7. De slotsom is dat het middel slaagt. Het Hof heeft immers bij de oplegging van zes weken gevangenisstraf niet gerespondeerd op het betoog van de raadsman met betrekking tot de vreemdelingenrechtelijke consequenties die dat voor de verdachte zou meebrengen. Het Hof is aldus van het uitdrukkelijk onderbouwde standpunt van de raadsman afgeweken, maar heeft in strijd met art. 359, tweede lid, Sv niet in het bijzonder de redenen opgegeven die daartoe hebben geleid. Dat verzuim heeft ingevolge art. 359, achtste lid, Sv nietigheid tot gevolg.

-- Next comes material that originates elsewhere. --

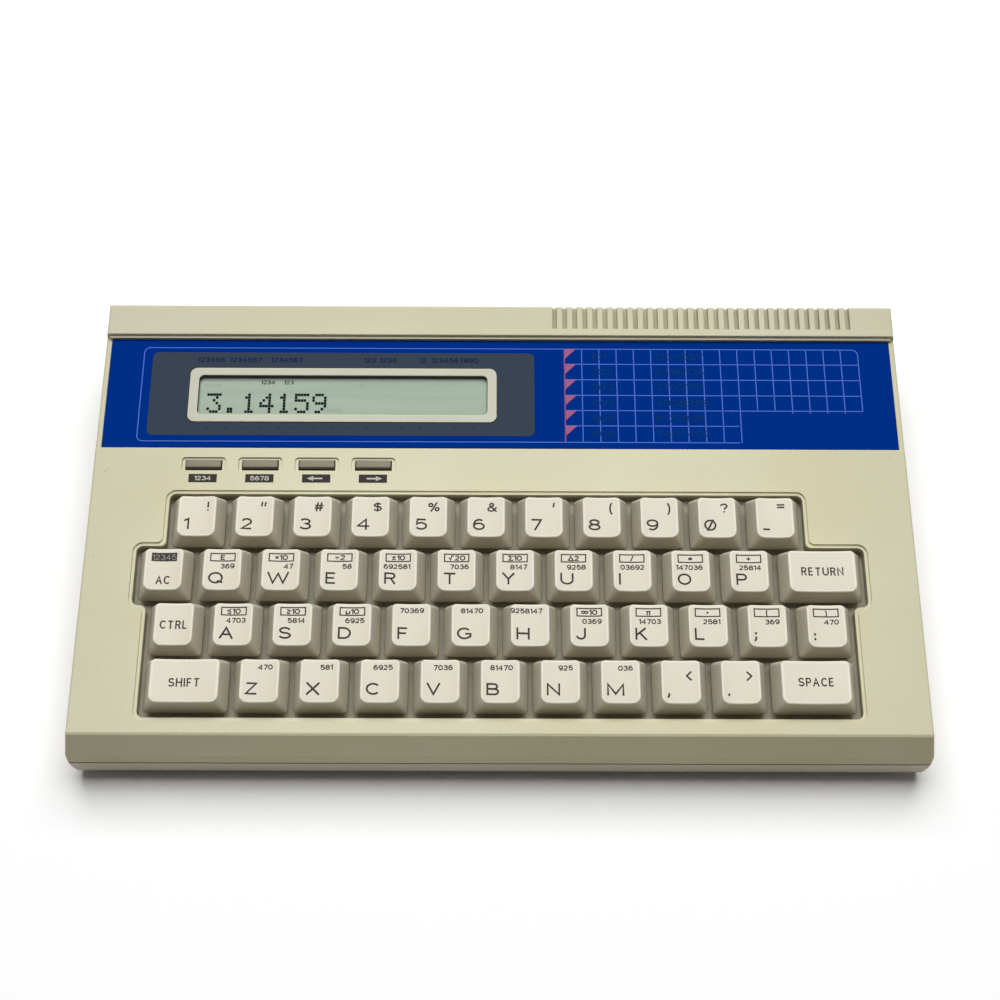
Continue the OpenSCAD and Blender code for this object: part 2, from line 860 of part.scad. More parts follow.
// A clear lens in the window, and a glass cell with a stepped lower plate on a carrier.
module lcd_module() {
  color(lcd_color)
    on_deck()
      translate([-frame_shift, frame_centre, -deck_thickness - 0.05]) {
        translate([0, 0, -0.1])
          linear_extrude(height = 0.85)
            rounded_square(window_length - 2 * clearance, window_width - 2 * clearance, 1.7);
        translate([0, 0, -1.1])
          centred_box(window_length + 6, window_width + 5, 1.1);
        translate([0, -1, -2.2])
          centred_box(window_length + 6, window_width + 8, 1.15);
        translate([0, -1, -4.8])
          centred_box(window_length + 12, window_width + 12, 2.7);
      }
}

// ---- board and contact sheet ----------------------------------------------

module chip(x, along, length, width) {
  on_deck()
    translate([x, along, -board_depth - board_thickness - 3.6])
      centred_box(length, width, 3.8);
}

// A spring on a plate at each end of both rows of cells.
module battery_contacts() {
  plate = 0.5;
  for (sx = [-1, 1])
    for (sy = [-1, 1])
      translate([sx * bay_length / 2, bay_y + sy * (cell_diameter / 2 + 0.15), cell_axis_z])
        rotate([0, -sx * 90, 0]) {
          translate([-4, -5, 0])
            cube([8, 10, plate]);
          cylinder(r = 3, h = bay_length / 2 - cell_length - 0.2);
        }
}

module main_board() {
  block_low = board_rear_top - 1;
  color(board_color)
    difference() {
      union() {
        on_deck()
          translate([-board_width / 2, front_rim + 1, -board_depth - board_thickness])
            cube([board_width, slope_at(board_rear, -board_depth) - front_rim - 1, board_thickness]);
        chip(-60, 50, 52, 15);
        chip(10, 50, 38, 15);
        chip(70, 50, 26, 8);
        chip(-20, 78, 26, 8);
        chip(60, 78, 20, 8);
        // blocks of the power inlet and the audio jacks
        translate([inlet_x - 5, board_rear - 11, block_low])
          cube([10, 12, jack_z + 4.2 - block_low]);
        translate([inlet_x, rear_y - 0.2, jack_z])
          rotate([90, 0, 0])
            cylinder(r = inlet_radius + 1, h = 4);
        for (x = audio_x) {
          translate([x - 4, board_rear - 12, block_low])
            cube([8, 13, jack_z + 4 - block_low]);
          translate([x, rear_y - 0.2, jack_z])
            rotate([90, 0, 0])
              cylinder(r = jack_radius + 1.4, h = 4);
        }
        // card-edge expansion socket, flush with the rear wall
        translate([socket_x - 24, board_rear - 8, block_low])
          cube([48, 9, jack_z + 4 - block_low]);
        translate([socket_x - 24, board_rear - 1, jack_z - 3.85])
          cube([48, wall + 2, 7.7]);
        battery_contacts();
      }
      // the blocks end below the deck's underside
      on_deck()
        translate([-board_width / 2, front_rim, -deck_thickness - 2 * clearance])
          cube([board_width, header_front + 1 + clearance - front_rim, 9]);
      translate([inlet_x, rear_y + 1, jack_z])
        rotate([90, 0, 0])
          cylinder(r = inlet_radius, h = 11);
      for (x = audio_x)
        translate([x, rear_y + 1, jack_z])
          rotate([90, 0, 0])
            cylinder(r = jack_radius, h = 13);
      translate([socket_x - 21, rear_y - 8, jack_z - 1])
        cube([42, 9, 2]);
    }
}

// A rubber sheet on the board, with a collar around each stem's path.
module dome_sheet() {
  sheet = 0.8;
  color(rubber_color)
    on_deck()
      difference() {
        union() {
          translate([-5.5 * key_pitch - 6, cell_edge, -board_depth + 0.02])
            cube([11 * key_pitch + 12, 4 * key_pitch, sheet]);
          translate([-5.75 * key_pitch - 6, row_at(1) - key_pitch / 2, -board_depth + 0.02])
            cube([11.5 * key_pitch + 12, key_pitch, sheet]);
          translate([0, 0, -board_depth + 0.02])
            linear_extrude(height = 2.2)
              at_every_key()
                circle(r = 5);
        }
        translate([0, 0, -board_depth - 1])
          linear_extrude(height = 6)
            at_every_key()
              circle(r = 3.9);
      }
}

// A slider in the rear wall's recess, with a flange behind the wall.
module power_switch() {
  color(switch_color)
    translate([switch_x - switch_travel / 2, 0, jack_z]) {
      translate([-switch_knob / 2, rear_y - wall - 1.3, -1.5])
        cube([switch_knob, wall + 1.1, 3]);
      translate([-switch_flange / 2, rear_y - wall - 2.3, -3])
        cube([switch_flange, 1, 6]);
    }
}

top_cover();
bottom_cover();
display_panel();
lcd_module();
main_board();
dome_sheet();
batteries();
case_screws();
battery_door();
power_switch();
button_mode();
button_program();
button_left();
button_right();
key_1();
key_2();
key_3();
key_4();
key_5();
key_6();
key_7();
key_8();
key_9();
key_0();
key_equals();
key_ac();
key_q();
key_w();
key_e();
key_r();
key_t();
key_y();
key_u();
key_i();
key_o();
key_p();
key_return();
key_ctrl();
key_a();
key_s();
key_d();
key_f();
key_g();
key_h();
key_j();
key_k();
key_l();
key_semicolon();
key_colon();
key_shift();
key_z();
key_x();
key_c();
key_v();
key_b();
key_n();
key_m();
key_comma();
key_period();
key_space();
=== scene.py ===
import math
import bmesh
import bpy
from mathutils import Matrix, Vector


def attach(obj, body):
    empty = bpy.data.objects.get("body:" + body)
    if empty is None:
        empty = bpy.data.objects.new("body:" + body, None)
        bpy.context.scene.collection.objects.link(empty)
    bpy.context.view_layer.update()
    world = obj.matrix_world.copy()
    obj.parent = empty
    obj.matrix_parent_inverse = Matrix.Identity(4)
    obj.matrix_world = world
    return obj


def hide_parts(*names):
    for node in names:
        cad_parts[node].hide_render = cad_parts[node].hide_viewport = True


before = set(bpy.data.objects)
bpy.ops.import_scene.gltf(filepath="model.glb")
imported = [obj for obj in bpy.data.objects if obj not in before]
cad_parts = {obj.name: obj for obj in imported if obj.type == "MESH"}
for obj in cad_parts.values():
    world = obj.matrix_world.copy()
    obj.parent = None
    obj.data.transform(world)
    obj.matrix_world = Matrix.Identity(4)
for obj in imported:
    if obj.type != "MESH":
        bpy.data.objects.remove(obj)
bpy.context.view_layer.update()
print("frame loaded:", len(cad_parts), "nodes")

mm = 0.001
scene = bpy.context.scene
scene.view_settings.view_transform = "Standard"


def hexColour(text):
    # sRGB hex to the linear colour that Blender works in
    channels = [int(text[i:i + 2], 16) / 255 for i in (1, 3, 5)]
    linear = [c / 12.92 if c <= 0.04045 else ((c + 0.055) / 1.055) ** 2.4 for c in channels]
    return (*linear, 1.0)


def addNode(tree, kind, settings=None, values=None, links=None):
    # a link comes from a socket, or from the first output of a node
    node = tree.nodes.new("ShaderNode" + kind)
    for name, value in (settings or {}).items():
        setattr(node, name, value)
    for name, value in (values or {}).items():
        node.inputs[name].default_value = value
    for name, source in (links or {}).items():
        tree.links.new(getattr(source, "outputs", [source])[0], node.inputs[name])
    return node


def startMaterial(name):
    # an empty material, its nodes, and the place on the piece that its patterns follow
    material = bpy.data.materials.new(name)
    material.use_nodes = True
    tree = material.node_tree
    tree.nodes.clear()
    return material, tree, addNode(tree, "TexCoord").outputs["Object"]


def finishMaterial(material, shader):
    addNode(material.node_tree, "OutputMaterial", links={"Surface": shader})
    return material


def addObject(name, data):
    thing = bpy.data.objects.new(name, data)
    scene.collection.objects.link(thing)
    return thing


# camera: above the front edge, looking down at the keys

cameraLook = {
    "place": (-2.7 * mm, -285.6 * mm, 558.7 * mm),
    "turn": (28.918, -0.304, 0.053),  # degrees
    "lens": 64.94,
    "sensor": 36,
}


def addCamera():
    data = bpy.data.cameras.new("camera")
    data.lens = cameraLook["lens"]
    data.sensor_width = cameraLook["sensor"]
    camera = addObject("camera", data)
    camera.location = cameraLook["place"]
    camera.rotation_euler = [math.radians(a) for a in cameraLook["turn"]]
    scene.camera = camera


# floor and studio light

studio = {
    "floorSize": 6.0,
    "fadeFrom": 0.45, "fadeTo": 0.8,  # metres over which the floor runs out into the white backdrop
    "floorColour": "#dfdbcb",  # what the floor throws back at the case
    "floorWhite": 1.085,  # how pale the camera sees it
    "skyColour": "#ffffff",
    "skyStrength": 0.06,
    "softbox": {"place": (0.06, 1.84, 4.33), "length": 4.6, "width": 3.9, "power": 263},
}


def seenRays(tree):
    # 1 for what the camera sees, straight or in gloss and glass, and 0 for light on the case
    path = addNode(tree, "LightPath").outputs
    glossy = addNode(tree, "Math", {"operation": "MAXIMUM"},
                     links={0: path["Is Camera Ray"], 1: path["Is Glossy Ray"]})
    return addNode(tree, "Math", {"operation": "MAXIMUM"},
                   links={0: glossy, 1: path["Is Transmission Ray"]})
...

8. Andere gronden waarop de Hoge Raad gebruik zou moeten maken van zijn bevoegdheid de bestreden uitspraak ambtshalve te vernietigen heb ik niet aangetroffen.
9. Deze conclusie strekt tot vernietiging van het bestreden arrest en tot terugwijzing van de zaak naar het Hof dan wel verwijzing van de zaak naar een aangrenzend Hof teneinde op het bestaande hoger beroep opnieuw te worden berecht en afgedaan.
De Procureur-Generaal
bij de Hoge Raad der Nederlanden
AG
1 HR 26 april 2011, LJN BP6467, NJ 2011/360 m. nt. Schalken.
2 Zie bijvoorbeeld Hof Arnhem 30 januari 2004, LJN AO3056.
3 HR 28 september 2010, LJN BM9857, NJ 2010, 537.
4 Zie zijn noot onder HR 26 april 2011, LJN BP6467, NJ 2011/360.